Este desplazamiento no es casual ni inocente: despolitiza la violencia, la convierte en un fenómeno clínico y nos aleja de la raíz del problema. Los diagnósticos son estáticos, hablan de “monstruos aislados”, sin responsabilidad ni posibilidad de cambio. Hablar de violencia machista nos dice, por un lado, que cualquier hombre es potencialmente un maltratador; pero por otro lado, que si el machismo se aprende, también se puede desaprender.

¿Quién se beneficia?

El lenguaje nunca es neutral. El uso de estas etiquetas beneficia, en primer lugar, a quienes niegan que el machismo sea estructural. Bajo esta lógica, también hay mujeres “narcisistas” y “tóxicas”, y así ya no hace falta hablar de patriarcado, privilegios o desigualdad.

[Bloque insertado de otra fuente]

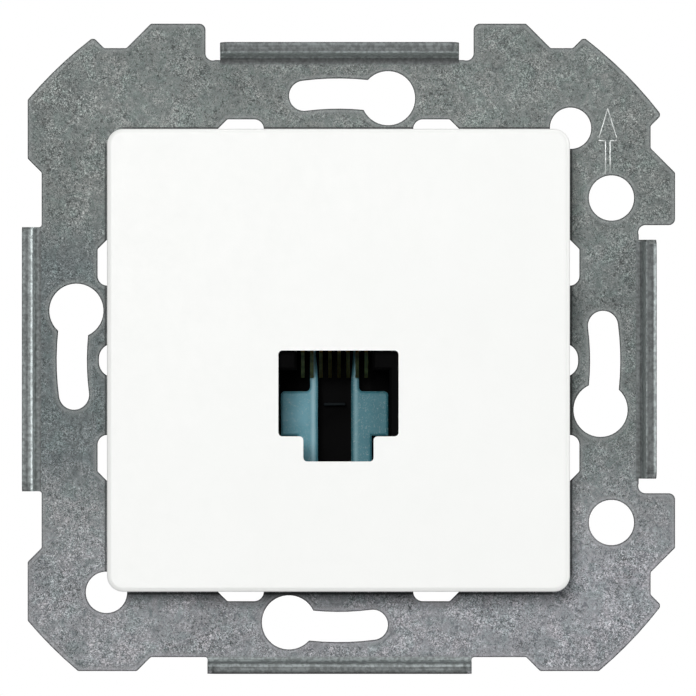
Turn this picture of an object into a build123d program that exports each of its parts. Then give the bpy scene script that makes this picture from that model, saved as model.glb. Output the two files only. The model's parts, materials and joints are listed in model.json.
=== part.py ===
"""Flush-mounted ethernet socket: folded support frame, cover plate, carrier and jack module.

Millimetres. X is the viewer's right, Z is up, and the viewer stands on the -Y side.
The origin is the middle of the fixing circle, on the back face of the sheet.
"""

import os

from build123d import *

os.makedirs("parts", exist_ok=True)

# Fixing holes of the support frame
FIXING_CIRCLE = 60.0        # diameter of the circle through the keyhole heads
HEAD_RADIUS = 3.05
KEY_SLOT = 3.4              # width of a keyhole's slot
HEAD_TURN = 10.7            # degrees from the upright to a head
SLOT_TURN = 7.4             # degrees from the upright to a slot's far end, the other way
SIDE_HOLE_RADIUS = 2.55
SIDE_HOLE_X = 30.7
SIDE_HOLE_Z = 18.25
CORNER_HOLE_RADIUS = 2.33
CORNER_HOLE_AT = 26.1       # the same in X and Z

# Sheet and its four bent flanges
SHEET = 1.2
BEND_INSIDE = 0.4
FLANGE_HEIGHT = 3.2         # how far a flange stands in front of the sheet
FLANGE_SHIFT = 0.12         # all four flanges sit a little to the right or up
FLANGE_ROUND = 1.0          # rounding of a flange's two free corners
TAB_FLANGE_OUT = 0.66       # flange's free edge past the step edge, on the tabbed sides
LEFT_FLANGE_OUT = 0.62      # flange's free edge past the near edge
BOTTOM_FLANGE_OUT = 0.28
TAB_LEAN = 0.4              # how far a flange's free edge leans out, on the tabbed sides
PLAIN_LEAN = 0.12
TAB_FLANGE_HALF = 13.43     # half length of the flanges on the tabbed sides
PLAIN_FLANGE_HALF = 14.85   # half length of the flanges on the recessed sides
ROOT_ROUND = 0.3            # corner between a plain flange's end and the sheet
RELIEF_SLOT = 1.65
RELIEF_DEPTH = 0.05         # how far a relief slot runs in past the bend

# Outline of the sheet
CORNER_CIRCLE = 91.2        # diameter that rounds the four corners
EDGE_NEAR = 34.95           # left and bottom edges
STEP_EDGE = 35.1            # right and top edges between corner and tab
STEP_HALF = 26.35           # half length from the middle to where that edge ends
CORNER_RISE = 1.05          # right and top corners past the step edge
TAB_FOOT = 23.85            # half length of the tabbed stretch at its foot
TAB_RISE = 2.75             # tabs past the step edge
TAB_ROUND = 0.7             # corner of a tab at the mouth of a relief slot
RECESS_FOOT = 22.67         # half length of the recess at its mouth
RECESS_DEPTH = 1.57
OUTLINE_ROUND = 0.35

# Middle opening of the sheet and its notches
OPENING_HALF = 22.6
BOX_RADIUS = 28.6           # all that stands behind the sheet stays inside this radius
NOTCH_REACH = 27.1
NOTCH_NEAR = 8.4
NOTCH_FAR = 13.6
NOTCH_BEVEL = 1.1
MIDDLE_NOTCH_HALF = 1.9
MIDDLE_NOTCH_REACH = 26.95
MIDDLE_NOTCH_ROUND = 1.7
NOTCH_ROOT = 1.0            # how far a notch's cut starts inside the opening

# Cover plate
COVER_HALF = 25.95
COVER_CORNER = 1.8
COVER_FRONT = 10.3          # front face, in front of the sheet's back face
COVER_WALL = 2.0
COVER_SKIRT = 1.8
COVER_EDGE = 0.5            # rounding of the front edge
COVER_LIFT = 0.5            # gap between the skirt and the sheet
PORT_HALF = 6.74
PORT_TOP = 1.10
PORT_SHOULDER = -8.53
PORT_NOTCH_HALF = 3.94
PORT_NOTCH_BOTTOM = -11.35
PORT_ROUND = 0.45
LEG_WIDTH = 5.0
LEG_THICK = 1.8
LEG_X = 14.6
LEG_Z = 16.0
LEG_TIP = 5.0               # how far the legs reach behind the sheet's back face

# Carrier behind the cover
FIT_GAP = 0.2               # clearance of a piece that slides or drops into another
CARRIER_WALL = 1.6
CARRIER_RIM = 1.4           # thickness of the rim in front of the sheet
RIM_GAP = 0.3               # rim to the inside of the cover's skirt
CARRIER_RIM_BEVEL = 3.6
CARRIER_FLOOR = 8.0         # back face of the floor, behind the sheet's back face
FLOOR_THICK = 2.0
SLEEVE_WALL = 1.2
SLEEVE_FRONT = 3.0          # how far the sleeves reach in front of the sheet's back face
STAKE_OUT = 1.52            # pegs through the sheet, outside the box's radius
STAKE_HEAD = 1.3            # radius of a peg's spread end, at the sheet's back face
STAKE_TAPER = 20            # degrees, narrower toward the front
STAKE_GAP = 0.06

# Jack module
JACK_X = -0.45              # middle of the jack
JACK_GAP = 0.3              # cover's inside to the jack's front face
JACK_WALL = 1.5
MOUTH_LEAD = 0.3            # lead-in round the plug's way in
CAVITY_HALF = 6.15
PLUG_TOP = -1.1
CAVITY_FLOOR = -8.6
COMB_HALF = 4.25
COMB_TOP = 3.1
LATCH_HALF = 4.3
LATCH_FLOOR = -12.6
PLUG_DEPTH = 12.6
INSERT_LENGTH = 4.2
JACK_BACK_WALL = 1.2
LEDGE = 1.1                 # shoulder that seats on the carrier's floor
LEDGE_THICK = 1.6
CLIP_REACH = 0.7
CLIP_ROOT = 0.4             # lug's root inside the body's wall
CLIP_LENGTH = 1.6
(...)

En segundo lugar, se benefician quienes comercializan con estas narrativas: gurús, coaches y autores de autoayuda que prometen curar heridas con un curso, un libro o una suscripción de pago. Te venden que si consigues detectar y evitar ciertos patrones, estarás a salvo.

Y, de forma muy evidente, se benefician los agresores, que quedan más cerca de la enfermedad que de la responsabilidad social.

El narcisista como arquetipo

El término “narcisista” ha calado con una rapidez sorprendente. “Tuve mala suerte, mi ex era un narcisista” encaja de maravilla en manuales de autoayuda y en los formatos de consumo rápido en redes sociales. La narrativa engancha: un hombre encantador que esconde un monstruo. Sin embargo, el patrón de seducción, control y sometimiento no responde a una patología individual, sino a una estructura social que lo legitima.

Y de ahí se desprenden mensajes peligrosos:

  • “No todos los hombres lo son” (#notallmen, ¿os suena?).
  • “Si tiene un trastorno, la violencia es inevitable”.
  • “La víctima debe formarse para detectarlos a tiempo”: si no lo hace, la culpa recae sobre ella.
  • “La solución es individual”: aléjate del narcisista, sin cuestionar el sistema.

He acompañado a muchas mujeres en situación de prostitución (en cualquiera de sus formas) que, además, sufrían maltrato en sus relaciones de pareja. A menudo acuden a terapia por esa relación. A través de las dinámicas que se dan en estas relaciones, es posible desmontar también el discurso que las mantiene atrapadas dentro del sistema prostitucional. Pero si hablamos en términos clínicos de su maltratador, sino existe una narrativa política de su historia, el resto de violencias que atraviesan en su vida quedan invisibilizadas.

Esto no implica negar la complejidad psicológica de cada caso ni el dolor real que provocan las dinámicas de abuso y manipulación. Implica, simplemente, no perder el marco político y social que nos permite comprender, prevenir y erradicar la violencia.

Algunas de vosotras me estaréis leyendo y pensaréis: vale, pero mi ex sí que era un narcisista. Y no lo dudo. Al igual que otra pudo sufrir maltrato a manos de un hombre diabético, sordo, alcohólico o con un trastorno bipolar. Pero ese no es el motivo por el que maltratan.  

Reconocer el adoctrinamiento patriarcal es incómodo, porque interpela a todos los hombres, no solo a los “monstruos”, y nos obliga a cuestionar nuestra propia posición en el sistema. Puestos a elegir, yo prefiero ser una tóxica a ser una víctima.

Cuando usamos palabras equivocadas, perdemos la capacidad de nombrar la violencia. En vez de hablar del sistema que la produce, hablamos de diagnósticos clínicos. Y al hacerlo, renunciamos a las herramientas necesarias para combatirla. La solución no está únicamente en señalar al individuo violento, sino en desmantelar la estructura que lo crea.